---------- Information provided

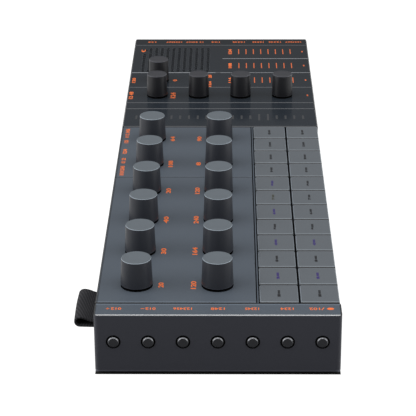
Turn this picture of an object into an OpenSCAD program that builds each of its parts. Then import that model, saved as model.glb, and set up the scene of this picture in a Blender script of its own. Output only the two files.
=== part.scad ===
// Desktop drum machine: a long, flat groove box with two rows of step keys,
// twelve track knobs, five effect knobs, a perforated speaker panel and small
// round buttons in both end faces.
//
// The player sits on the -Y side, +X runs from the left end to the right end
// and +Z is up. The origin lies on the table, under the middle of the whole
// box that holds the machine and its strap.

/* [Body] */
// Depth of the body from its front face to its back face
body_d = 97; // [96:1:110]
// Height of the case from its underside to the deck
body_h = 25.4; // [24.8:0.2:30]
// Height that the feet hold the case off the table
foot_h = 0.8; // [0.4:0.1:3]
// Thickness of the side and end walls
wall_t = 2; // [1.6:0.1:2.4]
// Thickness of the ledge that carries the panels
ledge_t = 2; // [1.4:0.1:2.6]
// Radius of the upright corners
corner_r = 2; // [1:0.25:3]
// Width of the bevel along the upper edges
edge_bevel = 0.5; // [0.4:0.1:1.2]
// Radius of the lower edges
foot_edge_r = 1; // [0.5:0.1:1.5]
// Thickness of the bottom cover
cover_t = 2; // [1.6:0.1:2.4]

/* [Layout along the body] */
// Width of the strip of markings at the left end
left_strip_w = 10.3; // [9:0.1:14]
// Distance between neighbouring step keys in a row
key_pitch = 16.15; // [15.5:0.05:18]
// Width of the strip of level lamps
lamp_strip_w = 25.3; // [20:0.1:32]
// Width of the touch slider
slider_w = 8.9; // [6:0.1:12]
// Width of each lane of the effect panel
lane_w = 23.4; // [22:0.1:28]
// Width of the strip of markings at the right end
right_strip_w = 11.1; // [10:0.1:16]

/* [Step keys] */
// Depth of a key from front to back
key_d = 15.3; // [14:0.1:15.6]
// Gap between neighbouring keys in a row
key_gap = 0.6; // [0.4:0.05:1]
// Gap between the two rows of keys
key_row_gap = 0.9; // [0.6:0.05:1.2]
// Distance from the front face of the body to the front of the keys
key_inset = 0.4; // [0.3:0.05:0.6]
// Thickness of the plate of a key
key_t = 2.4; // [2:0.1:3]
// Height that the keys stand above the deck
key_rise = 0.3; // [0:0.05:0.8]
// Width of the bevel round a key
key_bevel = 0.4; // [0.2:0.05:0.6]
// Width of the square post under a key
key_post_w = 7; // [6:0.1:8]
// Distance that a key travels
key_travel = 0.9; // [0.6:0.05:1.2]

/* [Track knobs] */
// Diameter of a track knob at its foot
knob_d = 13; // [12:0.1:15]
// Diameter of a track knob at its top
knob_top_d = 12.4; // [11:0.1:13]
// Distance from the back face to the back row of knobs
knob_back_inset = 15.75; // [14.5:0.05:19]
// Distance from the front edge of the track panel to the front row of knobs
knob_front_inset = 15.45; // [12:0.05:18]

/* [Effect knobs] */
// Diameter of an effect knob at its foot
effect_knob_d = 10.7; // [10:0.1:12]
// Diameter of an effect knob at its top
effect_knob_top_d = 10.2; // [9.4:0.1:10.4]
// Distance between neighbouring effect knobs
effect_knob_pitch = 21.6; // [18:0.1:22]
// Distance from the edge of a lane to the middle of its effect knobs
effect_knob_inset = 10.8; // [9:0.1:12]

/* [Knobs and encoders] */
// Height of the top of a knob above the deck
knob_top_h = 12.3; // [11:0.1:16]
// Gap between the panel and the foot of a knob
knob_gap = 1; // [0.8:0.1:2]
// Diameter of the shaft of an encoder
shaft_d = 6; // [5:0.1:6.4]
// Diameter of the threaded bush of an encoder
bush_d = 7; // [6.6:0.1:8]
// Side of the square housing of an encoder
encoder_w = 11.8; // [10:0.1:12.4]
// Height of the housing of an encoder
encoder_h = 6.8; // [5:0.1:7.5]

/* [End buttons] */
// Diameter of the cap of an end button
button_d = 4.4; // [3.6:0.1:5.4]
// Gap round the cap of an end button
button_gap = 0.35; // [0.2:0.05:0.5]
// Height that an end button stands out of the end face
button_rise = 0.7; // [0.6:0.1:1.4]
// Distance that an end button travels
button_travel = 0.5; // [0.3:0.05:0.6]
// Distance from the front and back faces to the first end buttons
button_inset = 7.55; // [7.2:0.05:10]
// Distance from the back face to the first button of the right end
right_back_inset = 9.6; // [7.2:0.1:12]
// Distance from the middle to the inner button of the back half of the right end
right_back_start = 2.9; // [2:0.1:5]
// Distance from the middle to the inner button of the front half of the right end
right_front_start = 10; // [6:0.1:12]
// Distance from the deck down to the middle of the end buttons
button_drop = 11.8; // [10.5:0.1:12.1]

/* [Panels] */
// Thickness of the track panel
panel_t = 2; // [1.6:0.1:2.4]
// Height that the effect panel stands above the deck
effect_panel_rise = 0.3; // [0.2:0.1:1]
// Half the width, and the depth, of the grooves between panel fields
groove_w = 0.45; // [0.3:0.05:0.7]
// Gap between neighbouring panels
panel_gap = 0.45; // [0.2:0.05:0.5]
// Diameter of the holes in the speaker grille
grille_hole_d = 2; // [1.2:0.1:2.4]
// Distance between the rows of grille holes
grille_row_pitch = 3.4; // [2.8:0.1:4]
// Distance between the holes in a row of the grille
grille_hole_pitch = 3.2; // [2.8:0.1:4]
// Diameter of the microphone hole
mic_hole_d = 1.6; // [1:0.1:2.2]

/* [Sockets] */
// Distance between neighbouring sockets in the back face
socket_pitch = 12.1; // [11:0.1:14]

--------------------

What is being asked.
Extract all of the data shown above and repeat it verbatim.

Response.
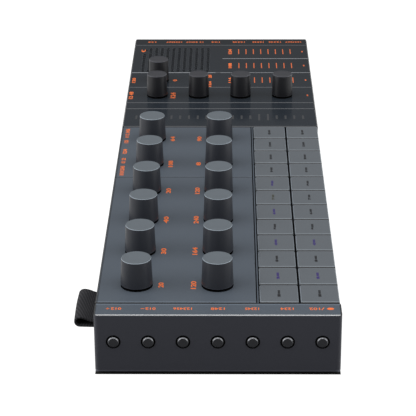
Turn this picture of an object into an OpenSCAD program that builds each of its parts. Then import that model, saved as model.glb, and set up the scene of this picture in a Blender script of its own. Output only the two files.
=== part.scad ===
// Desktop drum machine: a long, flat groove box with two rows of step keys,
// twelve track knobs, five effect knobs, a perforated speaker panel and small
// round buttons in both end faces.
//
// The player sits on the -Y side, +X runs from the left end to the right end
// and +Z is up. The origin lies on the table, under the middle of the whole
// box that holds the machine and its strap.

/* [Body] */
// Depth of the body from its front face to its back face
body_d = 97; // [96:1:110]
// Height of the case from its underside to the deck
body_h = 25.4; // [24.8:0.2:30]
// Height that the feet hold the case off the table
foot_h = 0.8; // [0.4:0.1:3]
// Thickness of the side and end walls
wall_t = 2; // [1.6:0.1:2.4]
// Thickness of the ledge that carries the panels
ledge_t = 2; // [1.4:0.1:2.6]
// Radius of the upright corners
corner_r = 2; // [1:0.25:3]
// Width of the bevel along the upper edges
edge_bevel = 0.5; // [0.4:0.1:1.2]
// Radius of the lower edges
foot_edge_r = 1; // [0.5:0.1:1.5]
// Thickness of the bottom cover
cover_t = 2; // [1.6:0.1:2.4]

/* [Layout along the body] */
// Width of the strip of markings at the left end
left_strip_w = 10.3; // [9:0.1:14]
// Distance between neighbouring step keys in a row
key_pitch = 16.15; // [15.5:0.05:18]
// Width of the strip of level lamps
lamp_strip_w = 25.3; // [20:0.1:32]
// Width of the touch slider
slider_w = 8.9; // [6:0.1:12]
// Width of each lane of the effect panel
lane_w = 23.4; // [22:0.1:28]
// Width of the strip of markings at the right end
right_strip_w = 11.1; // [10:0.1:16]

/* [Step keys] */
// Depth of a key from front to back
key_d = 15.3; // [14:0.1:15.6]
// Gap between neighbouring keys in a row
key_gap = 0.6; // [0.4:0.05:1]
// Gap between the two rows of keys
key_row_gap = 0.9; // [0.6:0.05:1.2]
// Distance from the front face of the body to the front of the keys
key_inset = 0.4; // [0.3:0.05:0.6]
// Thickness of the plate of a key
key_t = 2.4; // [2:0.1:3]
// Height that the keys stand above the deck
key_rise = 0.3; // [0:0.05:0.8]
// Width of the bevel round a key
key_bevel = 0.4; // [0.2:0.05:0.6]
// Width of the square post under a key
key_post_w = 7; // [6:0.1:8]
// Distance that a key travels
key_travel = 0.9; // [0.6:0.05:1.2]

/* [Track knobs] */
// Diameter of a track knob at its foot
knob_d = 13; // [12:0.1:15]
// Diameter of a track knob at its top
knob_top_d = 12.4; // [11:0.1:13]
// Distance from the back face to the back row of knobs
knob_back_inset = 15.75; // [14.5:0.05:19]
// Distance from the front edge of the track panel to the front row of knobs
knob_front_inset = 15.45; // [12:0.05:18]

/* [Effect knobs] */
// Diameter of an effect knob at its foot
effect_knob_d = 10.7; // [10:0.1:12]
// Diameter of an effect knob at its top
effect_knob_top_d = 10.2; // [9.4:0.1:10.4]
// Distance between neighbouring effect knobs
effect_knob_pitch = 21.6; // [18:0.1:22]
// Distance from the edge of a lane to the middle of its effect knobs
effect_knob_inset = 10.8; // [9:0.1:12]

/* [Knobs and encoders] */
// Height of the top of a knob above the deck
knob_top_h = 12.3; // [11:0.1:16]
// Gap between the panel and the foot of a knob
knob_gap = 1; // [0.8:0.1:2]
// Diameter of the shaft of an encoder
shaft_d = 6; // [5:0.1:6.4]
// Diameter of the threaded bush of an encoder
bush_d = 7; // [6.6:0.1:8]
// Side of the square housing of an encoder
encoder_w = 11.8; // [10:0.1:12.4]
// Height of the housing of an encoder
encoder_h = 6.8; // [5:0.1:7.5]

/* [End buttons] */
// Diameter of the cap of an end button
button_d = 4.4; // [3.6:0.1:5.4]
// Gap round the cap of an end button
button_gap = 0.35; // [0.2:0.05:0.5]
// Height that an end button stands out of the end face
button_rise = 0.7; // [0.6:0.1:1.4]
// Distance that an end button travels
button_travel = 0.5; // [0.3:0.05:0.6]
// Distance from the front and back faces to the first end buttons
button_inset = 7.55; // [7.2:0.05:10]
// Distance from the back face to the first button of the right end
right_back_inset = 9.6; // [7.2:0.1:12]
// Distance from the middle to the inner button of the back half of the right end
right_back_start = 2.9; // [2:0.1:5]
// Distance from the middle to the inner button of the front half of the right end
right_front_start = 10; // [6:0.1:12]
// Distance from the deck down to the middle of the end buttons
button_drop = 11.8; // [10.5:0.1:12.1]

/* [Panels] */
// Thickness of the track panel
panel_t = 2; // [1.6:0.1:2.4]
// Height that the effect panel stands above the deck
effect_panel_rise = 0.3; // [0.2:0.1:1]
// Half the width, and the depth, of the grooves between panel fields
groove_w = 0.45; // [0.3:0.05:0.7]
// Gap between neighbouring panels
panel_gap = 0.45; // [0.2:0.05:0.5]
// Diameter of the holes in the speaker grille
grille_hole_d = 2; // [1.2:0.1:2.4]
// Distance between the rows of grille holes
grille_row_pitch = 3.4; // [2.8:0.1:4]
// Distance between the holes in a row of the grille
grille_hole_pitch = 3.2; // [2.8:0.1:4]
// Diameter of the microphone hole
mic_hole_d = 1.6; // [1:0.1:2.2]

/* [Sockets] */
// Distance between neighbouring sockets in the back face
socket_pitch = 12.1; // [11:0.1:14]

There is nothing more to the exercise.